Dataset excerpt =>
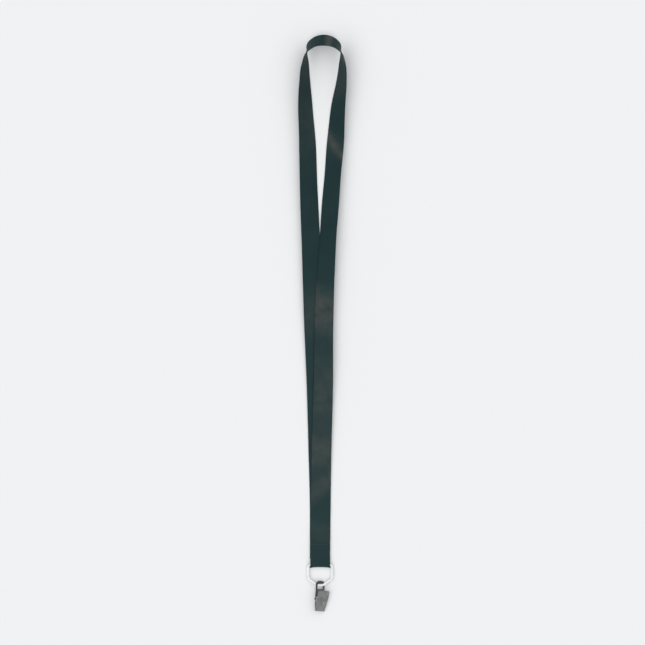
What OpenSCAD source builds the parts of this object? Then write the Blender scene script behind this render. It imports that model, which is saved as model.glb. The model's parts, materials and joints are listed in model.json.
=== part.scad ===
// Neck lanyard lying flat: a satin ribbon loop sewn round a plastic ring that holds a sprung bulldog clip.
// Millimetres. +Z is up from the surface, +Y runs to the neck end and -Y to the clip.

/* [Ribbon] */
// Width of the ribbon
ribbon_w = 16; // [14:0.5:16]
// Thickness of the ribbon
ribbon_t = 0.7; // [0.5:0.05:0.7]

/* [Sewn end] */
// Where the fold round the ring ends
fold_y = -197.7; // [-200:0.1:-196]
// Where the row of stitching lies
seam_y = -179.4; // [-181:0.1:-177]
// Distance from one stitch hole to the next
stitch_pitch = 2.5; // [2:0.1:3]
// Diameter of the sewing thread
thread_d = 0.3; // [0.2:0.05:0.35]

/* [Ring] */
// Diameter of the ring's round section
ring_d = 2; // [1.8:0.1:2.2]
// Inside width of the ring
ring_inner_w = 17.4; // [17.2:0.1:19]
// Distance from the ring's straight bar to the middle of its tip
ring_depth = 16.4; // [15:0.1:17]

/* [Clip] */
// Width of the clip over its ears
clip_w = 10.6; // [10:0.1:11]
// Length from the jaw to the top of the eye
clip_l = 24.4; // [23:0.1:26]
// Thickness of the pressed steel
plate_t = 0.5; // [0.4:0.05:0.6]
// Diameter of the pivot pin
pin_d = 1; // [0.9:0.1:1.1]
// How far the clip lies over on its right side
clip_roll = 34; // [33:1:36]
// How far the clip's tail points to the right, minus to the left
clip_yaw = 1.6; // [-2:0.1:3]
// How far the pivot pin sits askew in the ears
pin_skew = 3; // [0:1:5]

/* [Hidden] */
half_w = ribbon_w / 2;
half_t = ribbon_t / 2;
layer = ribbon_t + 0.05;      // one ribbon layer with the air between layers

// ---------- the ribbon's route ----------
// Each station is [x, y, lift of the inner edge, roll]. Roll 0 lies flat, 90 stands on edge.
WAY = [
    [-1.8, -191, 1.10, 0], [-1.8, -176, 1.10, 0], [-1.8, -162, 0.5, 0], [-1.9, -145, 0.4, 0],
    [-2.9, -105, 0.4, 1], [-4.5, -48, 0.4, 5], [-7.1, 10, 0.4, 13], [-8.9, 62, 0.4, 21],
    [-10.8, 110, 0.4, 28], [-12.0, 150, 0.4, 33], [-13.5, 175, 0.8, 43], [-14.0, 196, 1.8, 58],
    [-13.8, 209, 3.2, 69], [-12.6, 219.3, 5.2, 90], [-9.2, 224.9, 6.8, 108], [-4.3, 227.7, 7.8, 120],
    [1.6, 228.5, 8.2, 125], [7.2, 227.6, 7.8, 121], [12.2, 224.7, 6.8, 108], [15.6, 219.1, 5.2, 90],
    [16.6, 209, 3.2, 71], [15.9, 196, 1.8, 60], [13.1, 175, 0.8, 45], [11.2, 150, 0.4, 35],
    [7.9, 110, 0.6, 31], [4.4, 62, 1.6, 30], [1.8, 10, 2.8, 21], [1.1, -48, 2.5, 12],
    [-0.4, -105, 1.5, 4], [-1.0, -145, 1.1, 0], [-1.2, -162, 1.15, 0], [-1.4, -176, 1.85, 0],
    [-1.5, -187, 1.95, 0]
];
SEAM_X = -1.5;
fold_air = 0.12;              // between the ring's bar and the ribbon round it
fold_r = ring_d / 2 + fold_air + half_t;
bar_y = fold_y + half_t + fold_r;
bar_z = half_t + fold_r;
tail_past_seam = 4.5;         // the tail runs on this far behind the stitching
tail_start = 3;               // the tail lies flat this far behind the bar
fold_step = 12;               // degrees from one section of the fold to the next
strand_gap = 5;               // distance from one section of the strand to the next

function unit(v) = v / norm(v);
function span(a, b) = norm([for (k = [0:2]) b[k] - a[k]]);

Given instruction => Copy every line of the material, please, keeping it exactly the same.

Output below =>
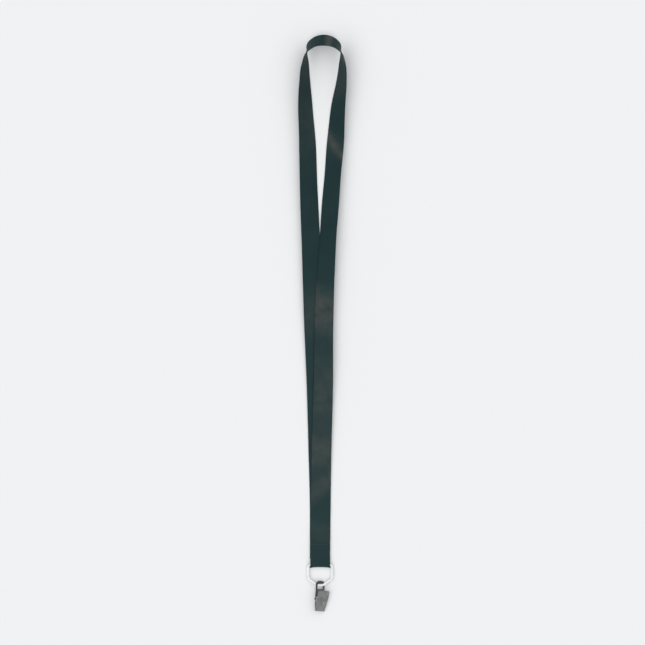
What OpenSCAD source builds the parts of this object? Then write the Blender scene script behind this render. It imports that model, which is saved as model.glb. The model's parts, materials and joints are listed in model.json.
=== part.scad ===
// Neck lanyard lying flat: a satin ribbon loop sewn round a plastic ring that holds a sprung bulldog clip.
// Millimetres. +Z is up from the surface, +Y runs to the neck end and -Y to the clip.

/* [Ribbon] */
// Width of the ribbon
ribbon_w = 16; // [14:0.5:16]
// Thickness of the ribbon
ribbon_t = 0.7; // [0.5:0.05:0.7]

/* [Sewn end] */
// Where the fold round the ring ends
fold_y = -197.7; // [-200:0.1:-196]
// Where the row of stitching lies
seam_y = -179.4; // [-181:0.1:-177]
// Distance from one stitch hole to the next
stitch_pitch = 2.5; // [2:0.1:3]
// Diameter of the sewing thread
thread_d = 0.3; // [0.2:0.05:0.35]

/* [Ring] */
// Diameter of the ring's round section
ring_d = 2; // [1.8:0.1:2.2]
// Inside width of the ring
ring_inner_w = 17.4; // [17.2:0.1:19]
// Distance from the ring's straight bar to the middle of its tip
ring_depth = 16.4; // [15:0.1:17]

/* [Clip] */
// Width of the clip over its ears
clip_w = 10.6; // [10:0.1:11]
// Length from the jaw to the top of the eye
clip_l = 24.4; // [23:0.1:26]
// Thickness of the pressed steel
plate_t = 0.5; // [0.4:0.05:0.6]
// Diameter of the pivot pin
pin_d = 1; // [0.9:0.1:1.1]
// How far the clip lies over on its right side
clip_roll = 34; // [33:1:36]
// How far the clip's tail points to the right, minus to the left
clip_yaw = 1.6; // [-2:0.1:3]
// How far the pivot pin sits askew in the ears
pin_skew = 3; // [0:1:5]

/* [Hidden] */
half_w = ribbon_w / 2;
half_t = ribbon_t / 2;
layer = ribbon_t + 0.05;      // one ribbon layer with the air between layers

// ---------- the ribbon's route ----------
// Each station is [x, y, lift of the inner edge, roll]. Roll 0 lies flat, 90 stands on edge.
WAY = [
    [-1.8, -191, 1.10, 0], [-1.8, -176, 1.10, 0], [-1.8, -162, 0.5, 0], [-1.9, -145, 0.4, 0],
    [-2.9, -105, 0.4, 1], [-4.5, -48, 0.4, 5], [-7.1, 10, 0.4, 13], [-8.9, 62, 0.4, 21],
    [-10.8, 110, 0.4, 28], [-12.0, 150, 0.4, 33], [-13.5, 175, 0.8, 43], [-14.0, 196, 1.8, 58],
    [-13.8, 209, 3.2, 69], [-12.6, 219.3, 5.2, 90], [-9.2, 224.9, 6.8, 108], [-4.3, 227.7, 7.8, 120],
    [1.6, 228.5, 8.2, 125], [7.2, 227.6, 7.8, 121], [12.2, 224.7, 6.8, 108], [15.6, 219.1, 5.2, 90],
    [16.6, 209, 3.2, 71], [15.9, 196, 1.8, 60], [13.1, 175, 0.8, 45], [11.2, 150, 0.4, 35],
    [7.9, 110, 0.6, 31], [4.4, 62, 1.6, 30], [1.8, 10, 2.8, 21], [1.1, -48, 2.5, 12],
    [-0.4, -105, 1.5, 4], [-1.0, -145, 1.1, 0], [-1.2, -162, 1.15, 0], [-1.4, -176, 1.85, 0],
    [-1.5, -187, 1.95, 0]
];
SEAM_X = -1.5;
fold_air = 0.12;              // between the ring's bar and the ribbon round it
fold_r = ring_d / 2 + fold_air + half_t;
bar_y = fold_y + half_t + fold_r;
bar_z = half_t + fold_r;
tail_past_seam = 4.5;         // the tail runs on this far behind the stitching
tail_start = 3;               // the tail lies flat this far behind the bar
fold_step = 12;               // degrees from one section of the fold to the next
strand_gap = 5;               // distance from one section of the strand to the next

function unit(v) = v / norm(v);
function span(a, b) = norm([for (k = [0:2]) b[k] - a[k]]);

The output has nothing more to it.